Step-by-step explanation:

given, total number of balls (green+ red) = 12

number of red balls = 8

number of green balls = 4

to find : probability of getting alternate colors if three balls are drawn randomly without replacement

the two cases are as follows:

case 1 : first ball red, second ball green and third ball red

Probability of first ball red = $\frac{8}{12}$  = $\frac{1}{3}$

Probability of second ball green = $\frac{4}{11}$  (1 ball is drawn first, so there are 11 balls left)

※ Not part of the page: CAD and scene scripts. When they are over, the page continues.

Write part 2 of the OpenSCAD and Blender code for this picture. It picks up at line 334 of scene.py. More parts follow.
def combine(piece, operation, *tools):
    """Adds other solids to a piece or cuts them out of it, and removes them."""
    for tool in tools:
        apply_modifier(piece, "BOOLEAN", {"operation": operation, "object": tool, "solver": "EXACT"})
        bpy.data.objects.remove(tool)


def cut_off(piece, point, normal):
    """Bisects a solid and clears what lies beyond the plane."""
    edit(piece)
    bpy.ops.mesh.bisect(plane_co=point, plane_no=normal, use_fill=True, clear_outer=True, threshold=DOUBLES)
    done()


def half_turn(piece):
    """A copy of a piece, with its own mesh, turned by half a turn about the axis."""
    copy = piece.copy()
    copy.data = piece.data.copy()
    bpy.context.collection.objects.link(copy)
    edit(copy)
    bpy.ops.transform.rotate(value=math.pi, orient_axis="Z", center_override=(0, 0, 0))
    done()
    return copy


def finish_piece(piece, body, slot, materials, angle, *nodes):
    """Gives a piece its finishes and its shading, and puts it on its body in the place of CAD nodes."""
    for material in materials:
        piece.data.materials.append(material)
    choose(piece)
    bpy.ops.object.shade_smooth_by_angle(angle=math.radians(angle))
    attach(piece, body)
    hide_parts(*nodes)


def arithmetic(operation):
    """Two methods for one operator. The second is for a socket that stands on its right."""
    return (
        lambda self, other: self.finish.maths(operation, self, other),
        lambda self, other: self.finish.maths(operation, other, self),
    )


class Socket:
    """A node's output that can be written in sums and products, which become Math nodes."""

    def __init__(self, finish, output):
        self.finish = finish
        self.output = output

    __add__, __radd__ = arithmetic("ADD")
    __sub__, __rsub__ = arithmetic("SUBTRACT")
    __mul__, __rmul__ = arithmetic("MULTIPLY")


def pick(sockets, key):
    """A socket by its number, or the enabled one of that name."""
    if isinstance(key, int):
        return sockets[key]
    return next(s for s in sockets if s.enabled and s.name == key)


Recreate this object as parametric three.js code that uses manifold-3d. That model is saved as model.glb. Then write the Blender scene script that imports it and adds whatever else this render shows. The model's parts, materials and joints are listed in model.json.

Probability of third ball red = $\frac{7}{10}$

∴ Probability of first ball red, second ball green and third ball red :

P[RGR] = $\frac{2}{3}$ × $\frac{4}{11}$ × $\frac{7}{10}$ =  $\frac{56}{330}$

        = $\frac{28}{165}$

case 2; first ball green, second ball red and third ball green

Probability of first ball green = $\frac{4}{12}$ = $\frac{1}{3}$

Probability of second ball red = $\frac{8}{11}$

Probability of third ball green = $\frac{3}{10}$

∴Probability of first ball green, second ball red and third ball green:

P[GRG] = $\frac{1}{3}$  ×  $\frac{8}{11}$ ×   $\frac{3}{10}$ = $\frac{24}{330}$

           = $\frac{12}{165}$

required probability = P[GRG] + P[RGR]

⇒required probability = $\frac{28}{165} +\frac{12}{165}$  = $\frac{40}{165}$

                 = $\frac{8}{33}$

hence, when three balls are drawn randomly without replacement, probability of getting alternate colors  =  $\frac{8}{33}$